ED.UMA.NA (EDucazione UMAnista alla Nonviolenza Attiva) è al tempo stesso una pratica educativa e una rete di associazioni, scuole ed enti territoriali.
I passi che vogliamo intraprendere con EDUMANA si muovono verso una trasformazione educativa che vede finalmente defenestrata l’ educazione tradizionale che concede valore alla violenza, che legittima la prevaricazione tra i diversi attori del sistema educativo, che accetta la violenza come parte di una supposta natura umana; vorremmo che si intraprendesse un passo esplicito a favore di un’educazione con un impegno esplicito verso la cultura della nonviolenza, che rifiuta la violenza apertamente; che applica la “regola d’oro” (tratta gli altri come vorresti essere trattato) e la nonviolenza come passo fondamentale dell’evoluzione umana.
La pratica educativa è stata progettata per due anni nell’ambito del Centro di Nonviolenza Attiva e del Tavolo cittadino di Educazione alla Nonviolenza a Milano con il supporto dell’assessorato del Comune di Milano, ed è promossa dalle associazioni Mondo Senza Guerre e Senza Violenza e La Comunità per lo Sviluppo Umano.

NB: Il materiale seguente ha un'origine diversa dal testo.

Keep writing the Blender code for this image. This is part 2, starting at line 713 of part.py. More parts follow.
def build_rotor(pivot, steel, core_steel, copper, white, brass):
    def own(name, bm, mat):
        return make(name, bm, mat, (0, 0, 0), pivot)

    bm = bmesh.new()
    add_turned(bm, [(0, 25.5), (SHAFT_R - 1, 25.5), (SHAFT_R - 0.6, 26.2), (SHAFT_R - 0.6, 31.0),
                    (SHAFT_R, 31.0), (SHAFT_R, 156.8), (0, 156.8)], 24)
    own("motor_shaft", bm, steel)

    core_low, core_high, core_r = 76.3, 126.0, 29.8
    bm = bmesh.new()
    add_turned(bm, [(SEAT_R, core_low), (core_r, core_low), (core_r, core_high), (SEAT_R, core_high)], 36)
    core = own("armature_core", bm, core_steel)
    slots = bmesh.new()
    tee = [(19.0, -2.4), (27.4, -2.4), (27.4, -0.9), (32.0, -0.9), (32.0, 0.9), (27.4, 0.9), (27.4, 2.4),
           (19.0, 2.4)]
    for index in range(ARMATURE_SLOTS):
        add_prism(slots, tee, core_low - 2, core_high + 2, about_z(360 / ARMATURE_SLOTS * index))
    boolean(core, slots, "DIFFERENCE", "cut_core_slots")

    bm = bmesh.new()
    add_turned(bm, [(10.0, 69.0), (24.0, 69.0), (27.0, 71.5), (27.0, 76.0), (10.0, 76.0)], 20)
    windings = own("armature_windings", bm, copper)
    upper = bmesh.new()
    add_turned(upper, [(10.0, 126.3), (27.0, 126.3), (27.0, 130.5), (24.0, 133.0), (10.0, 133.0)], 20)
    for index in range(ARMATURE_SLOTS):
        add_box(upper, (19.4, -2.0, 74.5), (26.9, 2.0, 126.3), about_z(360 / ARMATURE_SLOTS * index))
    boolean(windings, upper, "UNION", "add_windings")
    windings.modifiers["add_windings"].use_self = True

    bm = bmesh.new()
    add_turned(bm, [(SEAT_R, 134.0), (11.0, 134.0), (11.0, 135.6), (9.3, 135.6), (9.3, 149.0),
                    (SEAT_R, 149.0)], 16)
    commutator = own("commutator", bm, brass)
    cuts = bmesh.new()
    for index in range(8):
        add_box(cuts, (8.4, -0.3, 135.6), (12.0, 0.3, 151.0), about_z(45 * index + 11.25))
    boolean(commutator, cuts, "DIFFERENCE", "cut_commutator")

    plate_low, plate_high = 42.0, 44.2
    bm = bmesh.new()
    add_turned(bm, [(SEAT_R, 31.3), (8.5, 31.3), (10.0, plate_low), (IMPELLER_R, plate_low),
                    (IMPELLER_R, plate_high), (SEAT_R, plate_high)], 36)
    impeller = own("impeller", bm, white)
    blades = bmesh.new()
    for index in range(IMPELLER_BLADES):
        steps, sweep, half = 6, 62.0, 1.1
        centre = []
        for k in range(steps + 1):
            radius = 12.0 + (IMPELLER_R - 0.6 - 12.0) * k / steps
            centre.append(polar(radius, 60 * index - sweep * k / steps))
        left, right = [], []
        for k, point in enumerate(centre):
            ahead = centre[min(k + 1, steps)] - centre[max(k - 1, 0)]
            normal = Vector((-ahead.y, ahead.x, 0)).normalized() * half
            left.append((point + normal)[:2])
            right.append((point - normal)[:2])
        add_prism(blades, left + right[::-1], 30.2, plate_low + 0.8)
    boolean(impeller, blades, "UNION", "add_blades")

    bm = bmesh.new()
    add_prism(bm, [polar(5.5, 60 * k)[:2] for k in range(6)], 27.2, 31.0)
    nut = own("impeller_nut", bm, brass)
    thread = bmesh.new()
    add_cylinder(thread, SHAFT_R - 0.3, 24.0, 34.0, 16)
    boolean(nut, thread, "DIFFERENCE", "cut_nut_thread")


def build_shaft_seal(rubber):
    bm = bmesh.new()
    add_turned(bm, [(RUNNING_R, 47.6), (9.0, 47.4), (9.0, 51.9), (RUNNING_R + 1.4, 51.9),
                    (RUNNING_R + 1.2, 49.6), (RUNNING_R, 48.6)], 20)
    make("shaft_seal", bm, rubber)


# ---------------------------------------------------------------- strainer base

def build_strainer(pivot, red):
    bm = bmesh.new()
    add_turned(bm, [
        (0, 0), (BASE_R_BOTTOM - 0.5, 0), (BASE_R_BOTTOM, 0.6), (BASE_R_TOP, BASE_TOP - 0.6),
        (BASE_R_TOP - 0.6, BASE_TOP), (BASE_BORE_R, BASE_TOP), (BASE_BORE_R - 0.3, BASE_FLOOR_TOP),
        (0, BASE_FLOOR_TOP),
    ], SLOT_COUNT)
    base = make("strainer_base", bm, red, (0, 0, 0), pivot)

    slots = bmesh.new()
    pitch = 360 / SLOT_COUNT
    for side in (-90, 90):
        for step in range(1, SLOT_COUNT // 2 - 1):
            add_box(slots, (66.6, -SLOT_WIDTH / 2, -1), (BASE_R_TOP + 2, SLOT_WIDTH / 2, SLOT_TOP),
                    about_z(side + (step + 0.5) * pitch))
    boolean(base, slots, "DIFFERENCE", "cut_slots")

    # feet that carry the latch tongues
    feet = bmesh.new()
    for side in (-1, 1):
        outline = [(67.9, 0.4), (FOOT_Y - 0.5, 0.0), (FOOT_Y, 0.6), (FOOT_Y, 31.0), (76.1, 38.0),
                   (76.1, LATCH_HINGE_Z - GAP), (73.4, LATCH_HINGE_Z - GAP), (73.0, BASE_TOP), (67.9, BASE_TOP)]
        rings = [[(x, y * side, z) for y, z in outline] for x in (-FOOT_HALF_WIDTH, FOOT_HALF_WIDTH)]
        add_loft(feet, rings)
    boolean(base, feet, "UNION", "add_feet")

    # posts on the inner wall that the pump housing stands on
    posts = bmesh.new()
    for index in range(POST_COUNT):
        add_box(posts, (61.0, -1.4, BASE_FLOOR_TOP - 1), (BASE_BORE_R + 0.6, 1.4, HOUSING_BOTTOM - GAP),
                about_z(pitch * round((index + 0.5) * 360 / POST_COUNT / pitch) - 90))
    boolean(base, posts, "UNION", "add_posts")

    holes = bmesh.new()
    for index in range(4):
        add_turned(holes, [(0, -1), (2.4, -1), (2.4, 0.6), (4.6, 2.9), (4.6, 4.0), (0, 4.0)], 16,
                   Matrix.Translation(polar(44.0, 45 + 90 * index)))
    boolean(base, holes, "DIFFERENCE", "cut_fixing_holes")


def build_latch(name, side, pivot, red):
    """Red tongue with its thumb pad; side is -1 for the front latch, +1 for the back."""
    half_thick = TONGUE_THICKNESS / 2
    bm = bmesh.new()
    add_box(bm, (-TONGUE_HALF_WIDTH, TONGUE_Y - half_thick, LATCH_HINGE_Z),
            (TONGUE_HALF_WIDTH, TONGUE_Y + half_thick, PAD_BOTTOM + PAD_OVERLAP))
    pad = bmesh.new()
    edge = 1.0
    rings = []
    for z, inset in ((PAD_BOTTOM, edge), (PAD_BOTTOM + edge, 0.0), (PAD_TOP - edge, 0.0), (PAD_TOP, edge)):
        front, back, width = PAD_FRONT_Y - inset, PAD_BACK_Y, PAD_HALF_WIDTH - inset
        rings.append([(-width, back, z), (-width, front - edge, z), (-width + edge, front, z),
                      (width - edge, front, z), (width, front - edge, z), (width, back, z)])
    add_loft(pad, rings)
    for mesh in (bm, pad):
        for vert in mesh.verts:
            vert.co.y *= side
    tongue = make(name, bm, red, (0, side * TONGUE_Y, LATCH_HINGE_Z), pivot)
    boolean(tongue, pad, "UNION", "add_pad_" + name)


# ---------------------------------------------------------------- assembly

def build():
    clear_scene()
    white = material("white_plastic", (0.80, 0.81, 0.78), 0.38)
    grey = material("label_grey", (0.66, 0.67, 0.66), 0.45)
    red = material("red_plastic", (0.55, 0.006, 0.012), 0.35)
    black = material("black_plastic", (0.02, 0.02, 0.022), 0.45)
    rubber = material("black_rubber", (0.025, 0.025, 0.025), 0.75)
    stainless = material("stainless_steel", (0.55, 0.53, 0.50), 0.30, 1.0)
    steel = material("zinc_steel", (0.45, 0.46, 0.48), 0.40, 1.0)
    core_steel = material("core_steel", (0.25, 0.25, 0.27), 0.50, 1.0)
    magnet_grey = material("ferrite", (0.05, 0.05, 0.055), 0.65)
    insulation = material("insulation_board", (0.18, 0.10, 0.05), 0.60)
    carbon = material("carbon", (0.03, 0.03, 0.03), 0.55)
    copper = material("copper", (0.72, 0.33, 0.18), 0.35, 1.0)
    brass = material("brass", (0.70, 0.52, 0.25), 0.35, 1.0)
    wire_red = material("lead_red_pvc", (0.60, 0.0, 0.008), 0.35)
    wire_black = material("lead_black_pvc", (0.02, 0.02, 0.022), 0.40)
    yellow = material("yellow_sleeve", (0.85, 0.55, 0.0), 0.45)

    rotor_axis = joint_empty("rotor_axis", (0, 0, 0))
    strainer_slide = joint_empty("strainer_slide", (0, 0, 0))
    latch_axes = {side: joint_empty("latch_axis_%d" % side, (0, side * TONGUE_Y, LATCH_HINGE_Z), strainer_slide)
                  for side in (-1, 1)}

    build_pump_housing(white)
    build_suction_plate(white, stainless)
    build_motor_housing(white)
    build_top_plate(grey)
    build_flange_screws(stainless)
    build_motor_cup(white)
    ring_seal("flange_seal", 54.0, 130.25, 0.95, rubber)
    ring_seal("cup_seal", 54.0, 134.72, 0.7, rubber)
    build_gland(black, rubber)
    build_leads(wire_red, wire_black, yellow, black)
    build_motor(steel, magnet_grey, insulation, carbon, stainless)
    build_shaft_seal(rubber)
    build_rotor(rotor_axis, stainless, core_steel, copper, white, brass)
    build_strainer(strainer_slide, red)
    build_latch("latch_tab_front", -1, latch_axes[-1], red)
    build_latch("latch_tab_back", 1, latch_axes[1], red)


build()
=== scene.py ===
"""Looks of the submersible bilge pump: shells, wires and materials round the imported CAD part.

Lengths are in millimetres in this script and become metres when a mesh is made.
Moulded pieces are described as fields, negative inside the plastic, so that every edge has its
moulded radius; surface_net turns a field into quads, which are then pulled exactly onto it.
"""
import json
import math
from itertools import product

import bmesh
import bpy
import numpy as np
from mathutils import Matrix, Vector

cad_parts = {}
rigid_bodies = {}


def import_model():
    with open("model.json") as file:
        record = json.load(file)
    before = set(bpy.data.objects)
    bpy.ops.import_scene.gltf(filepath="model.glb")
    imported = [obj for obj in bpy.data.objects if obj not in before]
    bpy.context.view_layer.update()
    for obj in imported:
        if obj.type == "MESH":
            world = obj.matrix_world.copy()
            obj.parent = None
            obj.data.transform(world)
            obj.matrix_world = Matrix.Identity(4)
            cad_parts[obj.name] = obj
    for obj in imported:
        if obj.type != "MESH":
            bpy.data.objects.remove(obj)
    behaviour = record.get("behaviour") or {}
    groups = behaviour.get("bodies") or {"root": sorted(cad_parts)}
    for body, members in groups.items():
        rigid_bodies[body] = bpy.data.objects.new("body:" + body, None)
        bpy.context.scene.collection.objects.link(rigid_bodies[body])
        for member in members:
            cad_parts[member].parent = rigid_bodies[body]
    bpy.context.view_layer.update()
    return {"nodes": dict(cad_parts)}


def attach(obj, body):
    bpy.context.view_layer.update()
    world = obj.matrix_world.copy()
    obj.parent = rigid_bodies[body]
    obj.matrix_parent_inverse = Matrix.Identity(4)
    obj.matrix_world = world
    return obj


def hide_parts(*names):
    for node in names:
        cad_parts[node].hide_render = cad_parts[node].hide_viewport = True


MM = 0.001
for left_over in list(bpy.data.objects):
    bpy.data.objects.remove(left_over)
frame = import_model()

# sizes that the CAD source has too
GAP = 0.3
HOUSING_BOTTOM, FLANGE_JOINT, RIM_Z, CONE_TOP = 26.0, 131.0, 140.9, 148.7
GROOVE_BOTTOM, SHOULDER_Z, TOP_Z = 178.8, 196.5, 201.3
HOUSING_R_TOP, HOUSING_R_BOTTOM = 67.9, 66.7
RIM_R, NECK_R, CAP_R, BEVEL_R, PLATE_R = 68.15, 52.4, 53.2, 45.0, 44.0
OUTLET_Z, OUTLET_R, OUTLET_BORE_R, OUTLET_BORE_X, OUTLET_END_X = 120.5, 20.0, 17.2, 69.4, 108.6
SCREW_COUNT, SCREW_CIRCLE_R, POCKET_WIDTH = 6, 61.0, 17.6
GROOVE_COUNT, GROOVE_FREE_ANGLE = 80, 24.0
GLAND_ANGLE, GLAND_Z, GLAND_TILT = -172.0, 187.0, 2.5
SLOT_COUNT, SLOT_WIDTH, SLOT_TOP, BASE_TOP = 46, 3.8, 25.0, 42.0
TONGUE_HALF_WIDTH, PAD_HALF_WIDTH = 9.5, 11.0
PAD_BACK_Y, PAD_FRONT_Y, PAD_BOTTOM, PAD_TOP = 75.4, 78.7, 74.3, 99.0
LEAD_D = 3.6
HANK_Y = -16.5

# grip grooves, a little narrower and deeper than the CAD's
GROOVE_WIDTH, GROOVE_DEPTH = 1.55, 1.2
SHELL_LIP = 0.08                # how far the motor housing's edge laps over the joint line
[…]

La rete è stata costituita formalmente, siglata da istituti scolastici, associazioni no profit e Enti territoriali di Milano; l’ente capofila è l’Istituto Massaua – Cardarelli di Milano. Le classi pilota sono partite nel settembre del 2017. La valutazione è curata dal Dipartimento di Scienze Umane per la Formazione dell’Università degli Studi di Milano-Bicocca.

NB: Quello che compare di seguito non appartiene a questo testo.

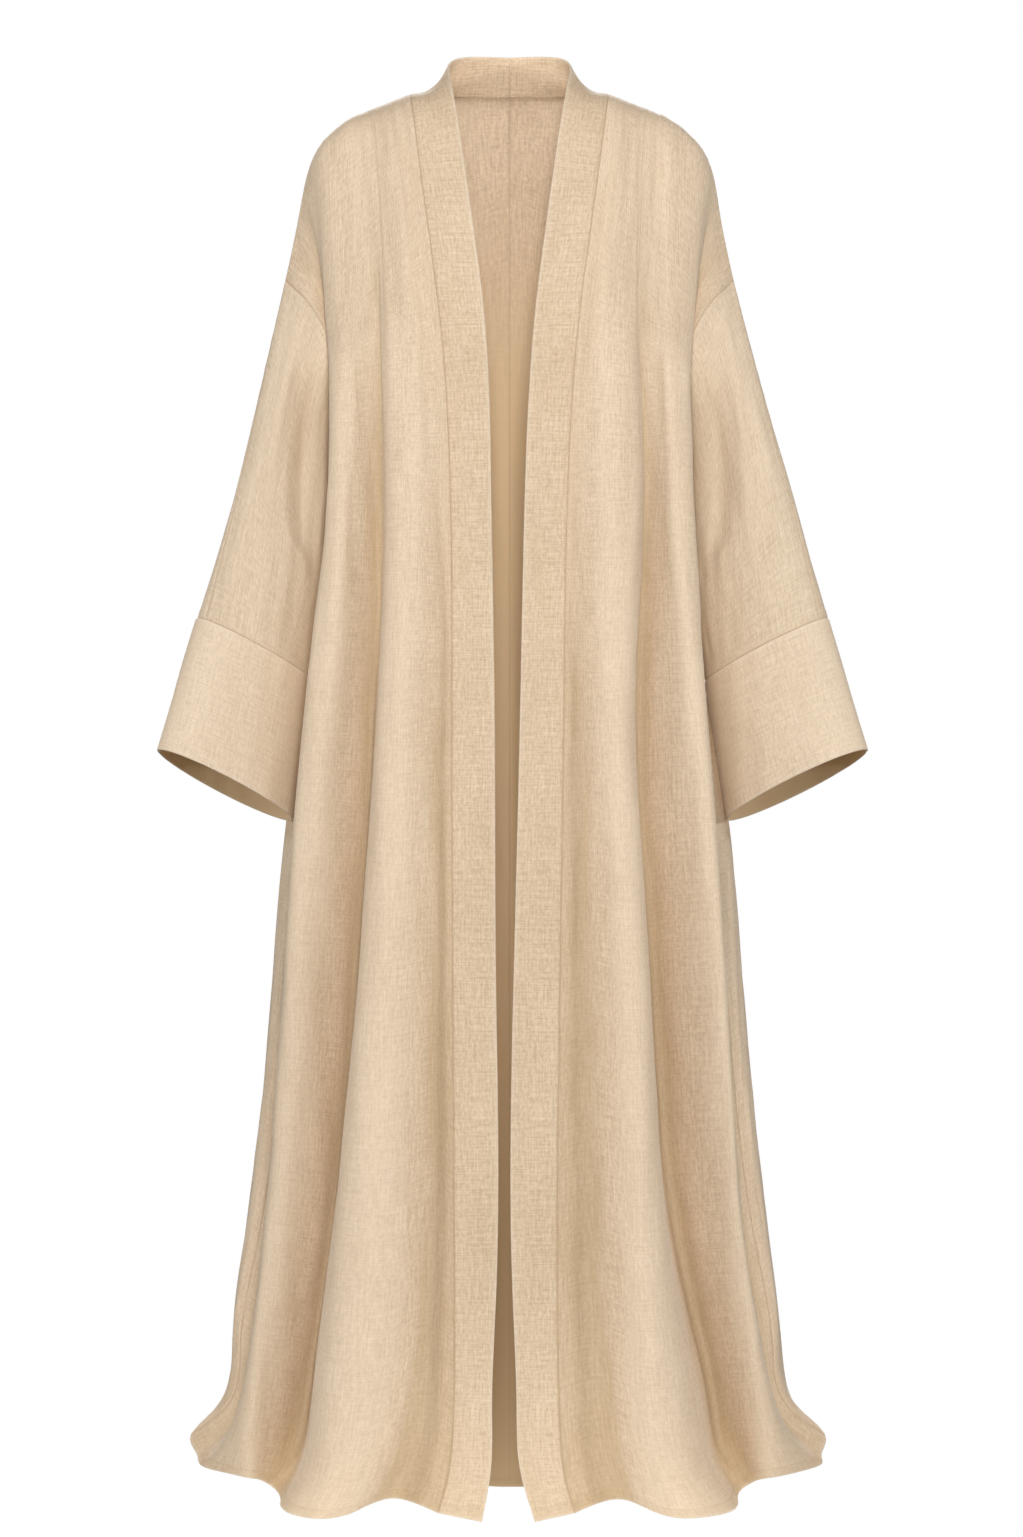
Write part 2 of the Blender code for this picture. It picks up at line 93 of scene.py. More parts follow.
# Levels down the body, with the distance of each from the shoulder seam along the cloth, in metres
LEVELS = (
    "shoulder", "yoke", "chest", "bust", "underarm", "waist", "thigh", "shin", "ankle", "flare", "hem",
)
DOWN_CLOTH = (0.0, 0.036, 0.140, 0.290, 0.460, 0.640, 0.920, 1.240, 1.350, 1.418, 1.462)
UNDERARM = LEVELS.index("underarm")
UNDERARM_Z = -420
LOWER_SHARE = {"waist": 0.18, "thigh": 0.46, "shin": 0.785, "ankle": 0.90, "flare": 0.965, "hem": 1.0}
UPPER_Z = {"chest": (-105, -214), "bust": (-250, -285), "underarm": (UNDERARM_Z, UNDERARM_Z)}
YOKE_DROP = (9, 7)
YOKE_TURN = 4

# The front's folds, from the band's seam to the side seam: how far out and how far forward each lies at each
# level, in mm, for the wearer's right-hand side
FRONT_OUT = {
    "seam":  (98.9, 97.5, 85.0, 66.4, 57.4, 56.4, 55.4, 53.5, 54.3, 60.0, 69.7),
    "dip":   (107, 106, 94, 77, 68, 68, 70, 74, 80, 91, 107),
    "swell": (119, 118, 109, 98, 94, 98, 108, 124, 136, 152, 169),
    "lip":   (132, 130, 123, 119, 117, 124, 142, 171, 183, 194, 212),
    "fall":  (143, 141, 134, 132, 131, 136, 152, 184, 200, 213, 230),
    "rise":  (150, 149, 145, 145, 147, 154, 172, 202, 218, 230, 243),
    "crest": (161, 160, 161, 164, 168, 181, 204, 230, 246, 255, 262),
    "edge":  (178, 177, 175, 175, 179, 196, 218, 243, 258, 272, 286),
    "tuck":  (212, 205, 185, 162, 145, 162, 200, 233, 252, 271, 312),
    "side":  (224, 217, 197, 166, 152, 168, 215, 251, 269, 281, 319),
}
FRONT_FORE = {
    "seam":  (0, 34, 83, 122, 136, 143, 152, 162, 165, 167, 172),
    "dip":   (0, 34, 84, 123, 136, 139, 144, 150, 151, 150, 146),
    "swell": (0, 34, 84, 127, 147, 158, 172, 186, 190, 192, 195),
    "lip":   (0, 33, 78, 118, 138, 150, 163, 175, 179, 181, 183),
    "fall":  (0, 32, 72, 100, 104, 98, 90, 84, 82, 88, 108),
    "rise":  (0, 31.5, 69, 100, 110, 111, 109, 104, 99, 96, 101),
    "crest": (0, 31, 66, 99, 116, 122, 126, 125, 121, 116, 108),
    "edge":  (0, 28, 58, 90, 105, 112, 118, 118, 114, 102, 78),
    "tuck":  (0, 13, 31, 46, 47, 39, 26, 14, 12, 17, 31),
    "side":  (0, 12, 38, 36, 0, 0, 0, -2, -4, -4, 0),
}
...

Per ED.UMA.NA l’essere umano è il valore centrale e l’educazione alla nonviolenza attiva serve a riconoscere e superare le differenti forme di violenza quotidiana, implicite ed esplicite, personali e sociali. È un’educazione volta a una cultura ‘umanocentrica’, cioè un’educazione che contribuisce a cambiare il mondo nella direzione evolutiva dell’essere umano verso il superamento della sofferenza. È un tentativo pionieristico per la costruzione di un nuovo paradigma culturale.
La Pratica prevede un insieme di azioni pedagogiche da applicare trasversalmente all’interno di proposte didattiche e formative. Queste azioni sono volte a modificare spazi, tempi e relazioni al fine di creare un clima adeguato allo sviluppo di personalità nonviolente.
Uscendo dalla logica della gestione dell’emergenza o di un ulteriore progetto di contrasto alla violenza, la Pratica si prefigge di fornire una risposta unitaria e propositiva ai bisogni scaturiti dal disagio relazionale quotidiano. Per fare ciò, coniuga il pensiero di alcuni pedagogisti contemporanei con quello di vari studiosi che hanno promosso la nonviolenza come metodo di azione e stile di vita, tra cui Aguilar e Bize che si rifanno al Nuovo Umanesimo del pensatore argentino Silo.
La Pratica agisce su una comunità educativa più ampia di quella prettamente scolastica, coinvolgendo anche le famiglie e il territorio: la scuola diventa punto di riferimento e centro di promozione della nonviolenza e della non discriminazione.
Per dare una risposta unitaria è necessario uno sforzo di tutti i soggetti che contribuiscono all’educazione: il ruolo dei genitori, dei docenti, di tutta la comunità educante è sempre più rilevante nei tempi a venire. Il compito è far sì che l’essere umano abiliti tutte le capacità che lo definiscono umano e nonviolento e che superi la dicotomia tra interiorità e esteriorità, per porre fine all’attuale paradigma culturale patriarcale, prevaricatore e violento.